Agape offers qualified volunteers three levels of commitment—a model your church can replicate for its orphan care ministry. (For security purposes, social services require volunteers who work with children to be screened, which may involve an FBI record check.)
1) Participation. Behind-the-scenes activities that provide real support with a limited time commitment. Examples include fundraising, collecting clothing and backpacks for foster kids, or helping with preparations for foster care events.
2) Engagement. Through this more face-time commitment level, volunteers interact directly with children at events like Parents’ Night Out or holiday parties. This level is a good place for prospective foster or adoptive parents to meet foster kids and adoption professionals in their communities.
3) Ownership.

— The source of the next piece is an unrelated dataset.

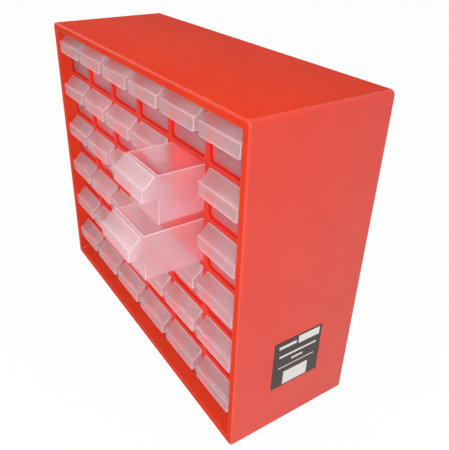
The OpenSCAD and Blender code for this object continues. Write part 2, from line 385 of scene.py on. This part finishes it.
def main():
    """Sets the stage and dresses every node of the frame."""
    scene = bpy.context.scene
    scene.view_settings.view_transform = "Standard"
    scene.cycles.max_bounces = 24
    scene.cycles.diffuse_bounces = 16
    scene.cycles.transparent_max_bounces = 40
    make_camera()
    make_world()
    make_floor()
    make_lamp("key", (0.97, -0.68, 0.74), 0.4, 7.2)
    make_lamp("fill", (0.15, -1.2, 0.95), 0.5, 1.4)
    make_lamp("top", (0.2, -0.2, 1.5), 0.6, 4.2)
    # Reds: darkest and brightest colour, roughness, share of gloss
    red = red_plastic("casing_polystyrene", (0.62, 0.037, 0.014), (0.65, 0.045, 0.018), 0.6, 0.02)
    red_side = red_plastic("casing_side", (0.61, 0.034, 0.016), (0.64, 0.042, 0.020), 0.5, 0.55)
    # The rim's fillets and the casing's rounded edges: the casing's red made lighter as a painted
    # highlight, with real extra gloss
    red_edge_highlight = red_plastic("casing_edge_highlight", (0.63, 0.042, 0.018), (0.67, 0.050, 0.022), 0.35, 0.5)
    # The grid is the casing's red plastic, brightened as painted light for the light that the
    # drawers bounce onto its bars
    brighter_grid_red = red_plastic(
        "grid_polystyrene_painted_light", (0.68, 0.034, 0.020), (0.72, 0.042, 0.024), 0.55, 0.1)
    # Shelves, dividers and the back panel's inner face: red plastic brightened far past the
    # casing's, painted light for light scattered into the cells through the frosted drawers
    glowing_board_red = red_plastic(
        "board_polystyrene_painted_glow", (0.97, 0.028, 0.016), (0.98, 0.034, 0.020), 0.5, 0.05)
    # Drawers: the two ends of the tint, the veil and the share that it lets through
    # The pink in these tints is painted light, for red light scattered in from the casing, on the
    # plastic's own milky white
    clear = frosted_plastic("drawer_wall", (0.996, 0.73, 0.81), (0.999, 0.79, 0.86), 0.3, 0.6)
    hood = frosted_plastic("drawer_hood", (0.92, 0.78, 0.81), (0.94, 0.83, 0.86), 0.36, 0.65)
    clear_edge_highlight = drawer_edge_highlight()
    softened("casing", 0.5 * MM, [red, red_side, red_edge_highlight], "cabinet", casing_face)
    softened("drawer_grid", 0.35 * MM, [brighter_grid_red], "cabinet")
    for number in range(1, GRID):
        paint(f"shelf_{number}", glowing_board_red)
        paint(f"divider_{number}", glowing_board_red)
    panel = [glowing_board_red, red_side]
    softened("back_panel", 0.2 * MM, panel, "cabinet", panel_face, smooth=False)
    paint("back_screws", zinc_steel())
    paint("side_label", label_film())
    drawer = [clear, hood, clear_edge_highlight]
    for row in range(1, GRID + 1):
        for column in range(1, GRID + 1):
            name = f"drawer_r{row}_c{column}"
            softened(name, 0.6 * MM, drawer, name, hood_face(name))


main()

Volunteers willing to make ongoing weekly or monthly commitments can serve as mentors or event organizers or work with families.
Joanne Feldmeth, vice president of Royal Family Kids’ national clubs and mentors, says the scope of mentoring programs depends largely on the availability of directors. “They’re not typically as warm and fuzzy, but those are the people that are gold, and we look for them,” she says. —Anahid Schweikert.